After this separation takes place there should be a clean sample of potatoes at the end of the harvester. These are transferred into boxes on a flat trailer or straight into a bulk trailer, depending on the preference of the farmer.

Trailed single row potato harvester

a grimme cadet single row potato harvester
“Grimme Cadet” single row potato harvester

The image above shows a Grimme Cadet single row potato harvester, which was made in the 1980’s.

This is also a trailed harvester, meaning its weight is supported by its own wheels. The potato drill goes into the harvester at the front near where it is hooked on. The drill travels up a rotating web towards the rear of the machine.

At this point the potatoes drop down into the large round wheel made up of separate baskets/ buckets. The wheel turns around clockwise which brings the potatoes to the top where they fall downwards onto a rubber belt separator. This helps to further remove soil and haulm.

a grimme potato harvester web
Showing the rubber belt separator at the rear of the harvester under the baskets of the round wheel and the picking table web to the front.

Finally the potatoes travel along a picking web which travels slowly. This gives operators/pickers a chance to remove any remaining pieces of soil, stones or haulm.

Mounted single row potato harvester

a superfaun potato harvester
Underhaug Superfaun potato harvester

The above image is a of a mounted single row potato harvester, I used to own. It was made by Underhaug known as a Superfaun.

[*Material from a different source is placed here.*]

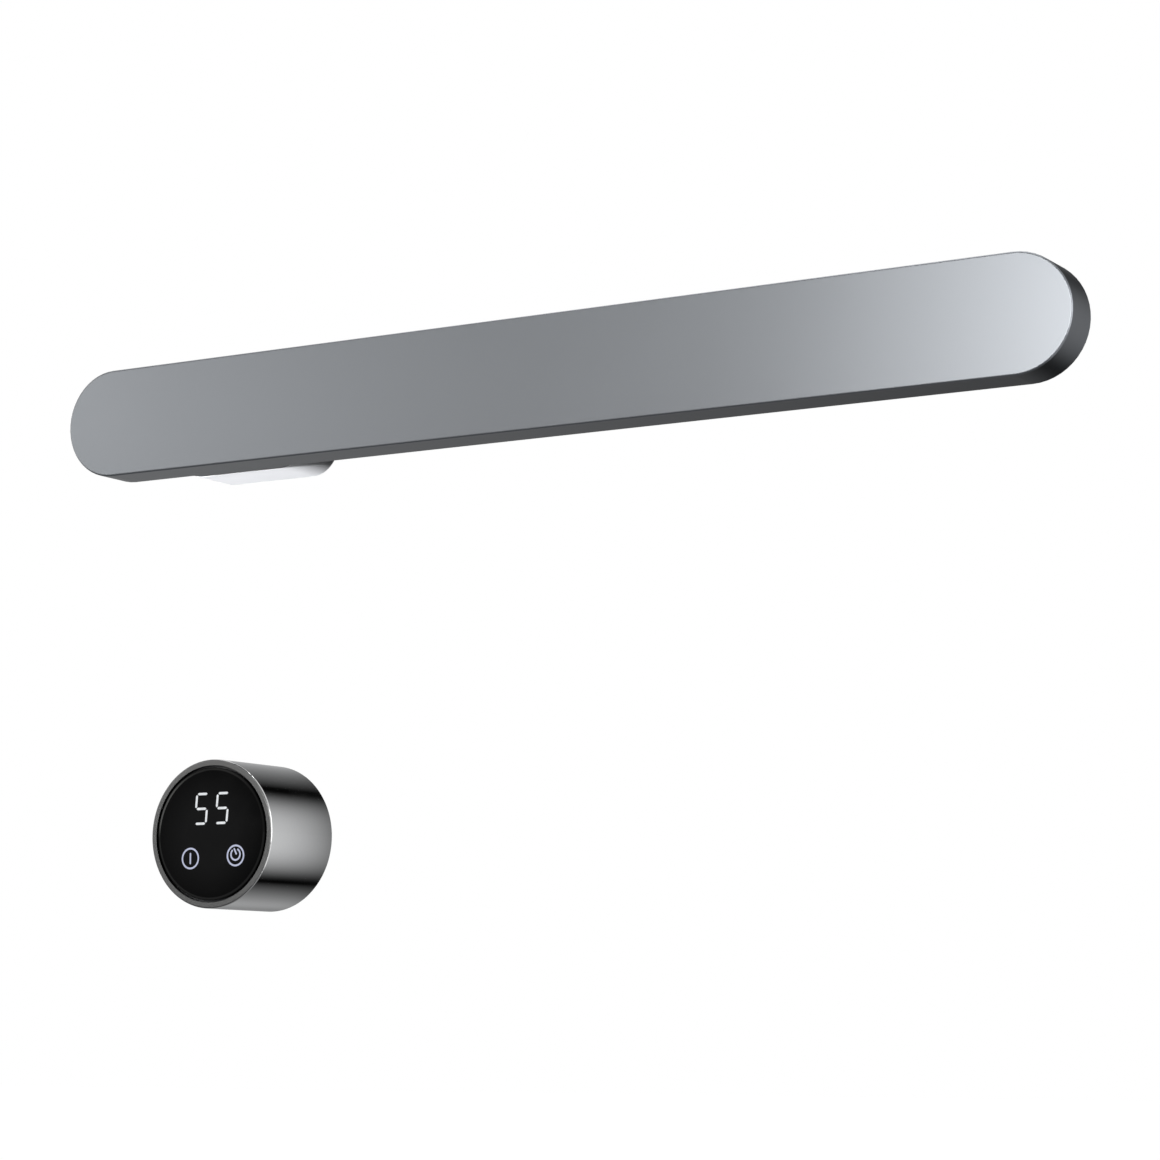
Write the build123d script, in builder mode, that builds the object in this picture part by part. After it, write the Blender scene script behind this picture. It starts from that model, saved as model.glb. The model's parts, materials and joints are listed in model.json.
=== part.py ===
from build123d import *
from math import pi
import os

os.makedirs("parts", exist_ok=True)

# Heated towel rail in two units on one wall: a flat bar held out by a hollow post behind its
# left end, and below it a round control whose sleeve turns on a fixed glass-fronted housing.
# Millimetres. The wall is the plane y = 0 with the room on its -Y side, +X is to the right and
# +Z is up. The origin is the centre of the bar's bracket on the wall. "Out" in a comment or a
# name is the distance from the wall into the room.

# Clearances and cuts that many pieces share
overrun = 1.0
seat_gap = 0.1
hole_gap = 0.25
thread_gap = 0.05
run_gap = 0.05
end_float = 0.2
seam_chamfer = 0.3

# Bar: the outline that shows, and its place on the wall
bar_length = 600.0
bar_height = 60.0
bar_depth = 23.0
towel_space = 93.0
shell_skin = 1.5
shell_edge_round = 1.0
cover_thickness = 2.0
cover_edge_gap = 0.25

# Post, collar and bracket between the wall and the bar
mount_length = 91.0
mount_height = 35.0
mount_skin = 3.0
collar_depth = 31.5
post_end_thickness = 4.0
bracket_gap = 0.15
bracket_skin = 3.0
bracket_plate = 4.0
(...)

The major advantage of this harvester is that it is mounted onto the linkage arms of the tractor. This means that if you come across poor soil conditions you could raise the harvester up and carry on through the bad patch.

It also has an advantage on slopes as it is very difficult to pull a heavy trailed harvester up a hill if the soil conditions are wet or sticky.

I was able to harvest potatoes on the 10th December in 2012 on a slight gradient field in good conditions using this harvester. Have a look a the video here

Having a mounted harvester like this can make the difference between getting your crop out of the field or leaving it behind to rot.